Biographical Outline
  • Training, 1915-1923: Shostakovich begins to study piano and composition. His musical abilities are immediately remarkable. He enters the St. Petersburg Conservatory in 1919. Despite a bout of tuberculosis, he performs his final student piano recital.
  • Graduation exercise, 1925: Shostakovich's First Symphony is completed and performed. Subsequent performances around the globe catapult him to international recognition.
  • In high favor, 1930-34: Shostakovich composes his second opera, Lady Macbeth of the Mtsensk District. He marries in 1932. Lady Macbeth premieres in both Leningrad and Moscow in 1934, largely with success.
  • Denounced, 1936: Stalin attends a performance of Lady Macbeth. Afterward, an anonymous condemnation of the opera is published in the Soviet newspaper Pravda. It accuses Shostakovich of composing abstract music counter to Soviet ideals of accessible and intelligible art. It warns that the composer will be punished if he does not change his ways.
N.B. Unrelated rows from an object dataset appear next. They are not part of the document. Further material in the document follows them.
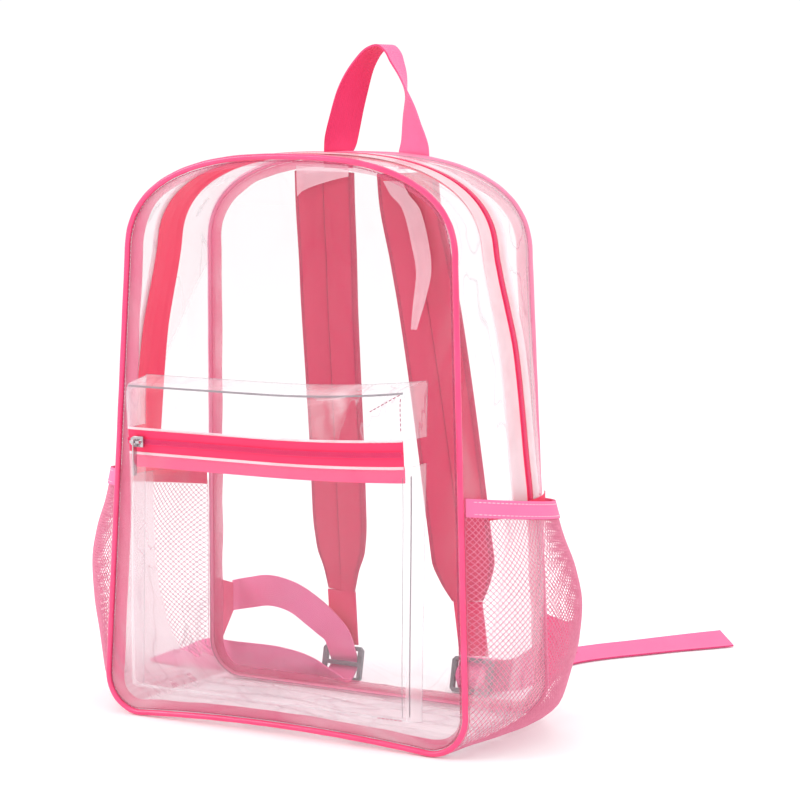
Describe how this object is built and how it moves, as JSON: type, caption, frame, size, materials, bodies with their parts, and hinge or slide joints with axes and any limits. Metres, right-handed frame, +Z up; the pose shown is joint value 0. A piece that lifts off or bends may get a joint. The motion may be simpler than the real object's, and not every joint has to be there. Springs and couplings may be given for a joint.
{
  "type": "clear backpack",
  "caption": "Clear vinyl school backpack with pink piping, zips and webbing, front pocket, side net pockets and padded shoulder straps.",
  "frame": {"origin": "middle of the flat underside, midway between the lower edges of the front and back panels", "axes": "+Z up, -Y towards the front of the bag, +X to the right as seen from the front"},
  "size_m": [0.4263, 0.485, 0.5018],
  "materials": {
    "clear_vinyl": "clear glossy soft PVC sheet",
    "piping": "glossy PVC piping",
    "seam_tape": "woven binding seen through vinyl",
    "zip_tape": "woven zip tape with a coil",
    "webbing": "polypropylene webbing",
    "strap_cloth": "padded polyester",
    "net": "knitted nylon net",
    "lock": "moulded grey acetal",
    "zip_metal": "plated zinc"
  },
  "bodies": {
    "root": {"front_panel": "clear_vinyl", "back_panel": "clear_vinyl", "top_strip_front": "clear_vinyl", "top_strip_back": "clear_vinyl", "base_strip": "clear_vinyl", "pocket_front": "clear_vinyl", "pocket_flap": "clear_vinyl", "piping_front": "piping", "piping_back": "piping", "seam_tape_front": "seam_tape", "seam_tape_back": "seam_tape", "main_zip": "zip_tape", "pocket_zip": "zip_tape", "joint_tape_right": "zip_tape", "joint_tape_left": "zip_tape", "net_pocket_right": "net", "net_pocket_left": "net", "net_binding_right": "webbing", "net_binding_left": "webbing", "handle": "webbing", "strap_left": "strap_cloth", "strap_right": "strap_cloth", "ladder_lock_left": "lock", "ladder_lock_right": "lock", "lock_strip_left": "webbing", "lock_strip_right": "webbing", "adjuster_left": "webbing", "adjuster_right": "webbing", "wing_tab_left": "webbing", "wing_tab_right": "webbing", "pocket_slider": "zip_metal", "pocket_pull": "zip_metal", "main_slider": "zip_metal", "main_pull": "zip_metal"}
  },
  "joints": []
}
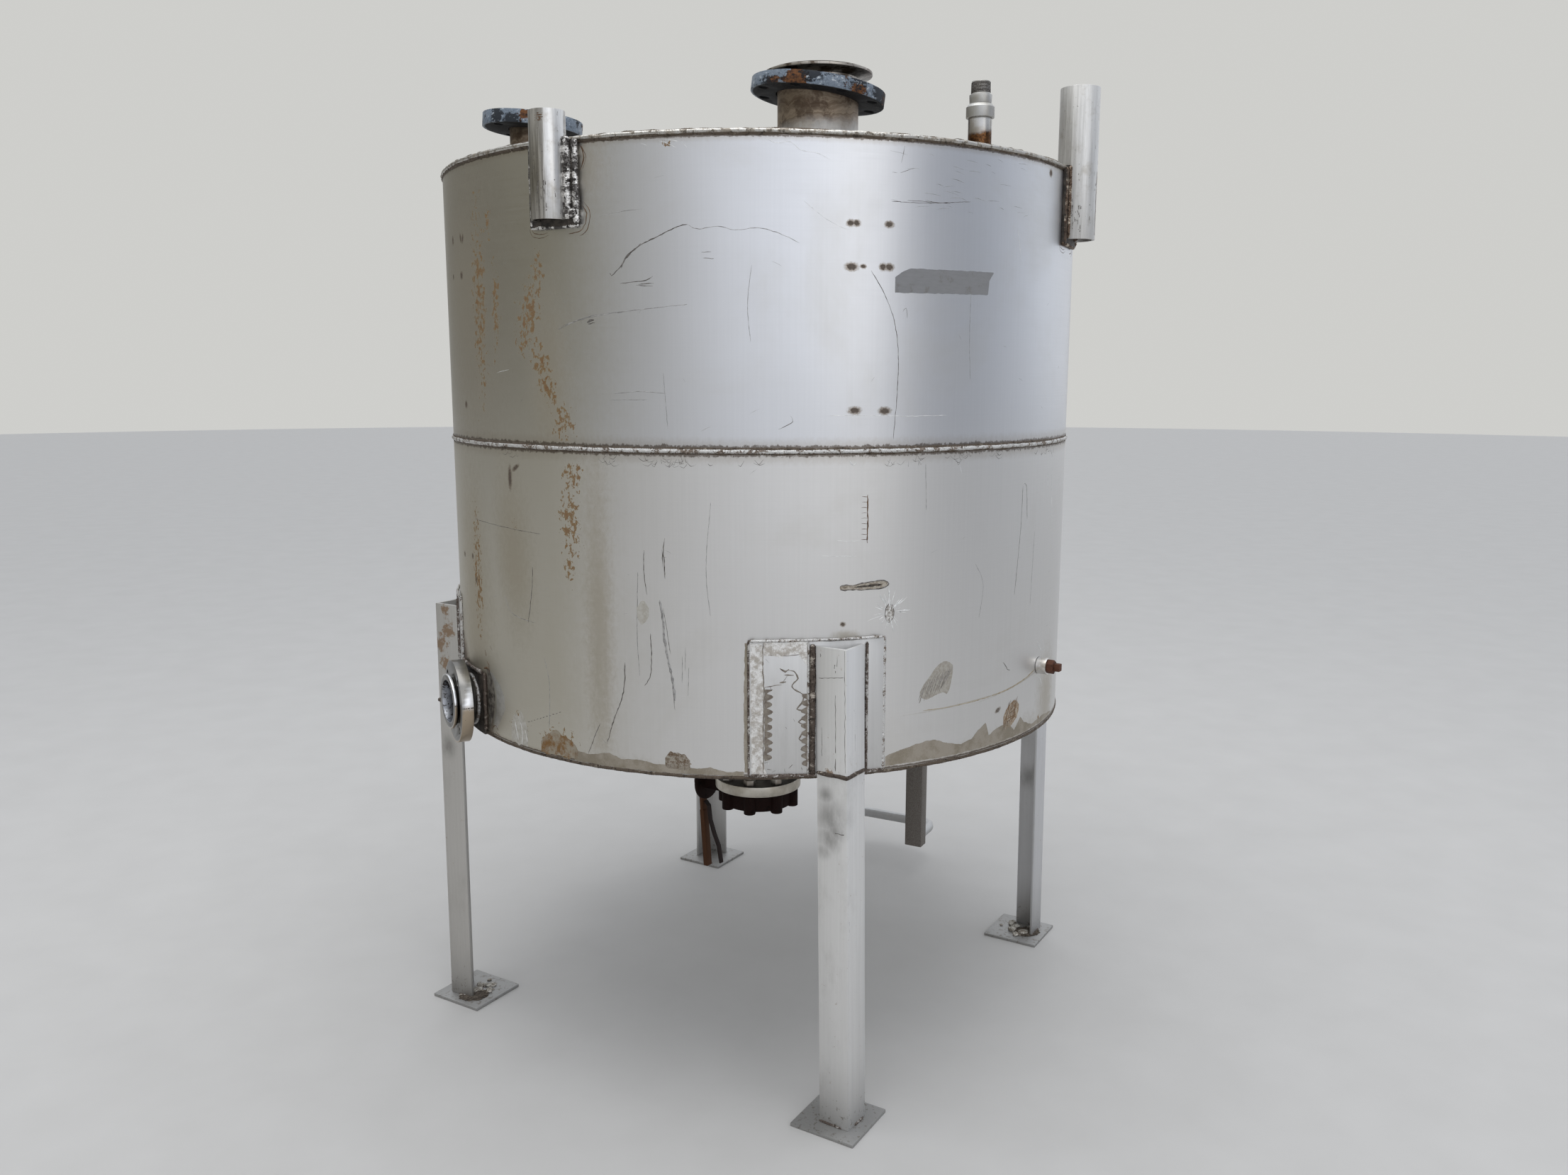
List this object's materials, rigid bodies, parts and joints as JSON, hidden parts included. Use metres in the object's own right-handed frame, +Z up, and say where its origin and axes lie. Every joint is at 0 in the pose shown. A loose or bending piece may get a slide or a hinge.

Shostakovich's preeminence is toppled practically overnight. He reportedly contemplates suicide.
  • Rehabilitation, 1937: Pressed to withdraw his difficult, ambiguous, Fourth Symphony, which is unperformable in the year of Stalin's "show" trials, Shostakovich writes the Fifth Symphony. It is accepted as an appropriate artistic response to the accusations of the previous year. Shostakovich joins the faculty of the Leningrad Conservatory. He also begins to write chamber music, particularly his first string quartet.
  • War years, 1941-46: Shostakovich endures the first months of the Siege of Leningrad, lending his talents to the war propaganda effort. He also writes his Seventh Symphony (the "Leningrad"), which is widely interpreted as a depiction of heroic Russian resistance to the German armies. He is evacuated and, in 1943, moves to Moscow and begins teaching at the Conservatory. His dark Eighth Symphony (1943) is banned, and his witty Ninth Symphony (1945) disappoints official expectations, yet in 1946 he is rewarded with an Order of Lenin, his third Stalin Prize, a dacha, and other marks of favor.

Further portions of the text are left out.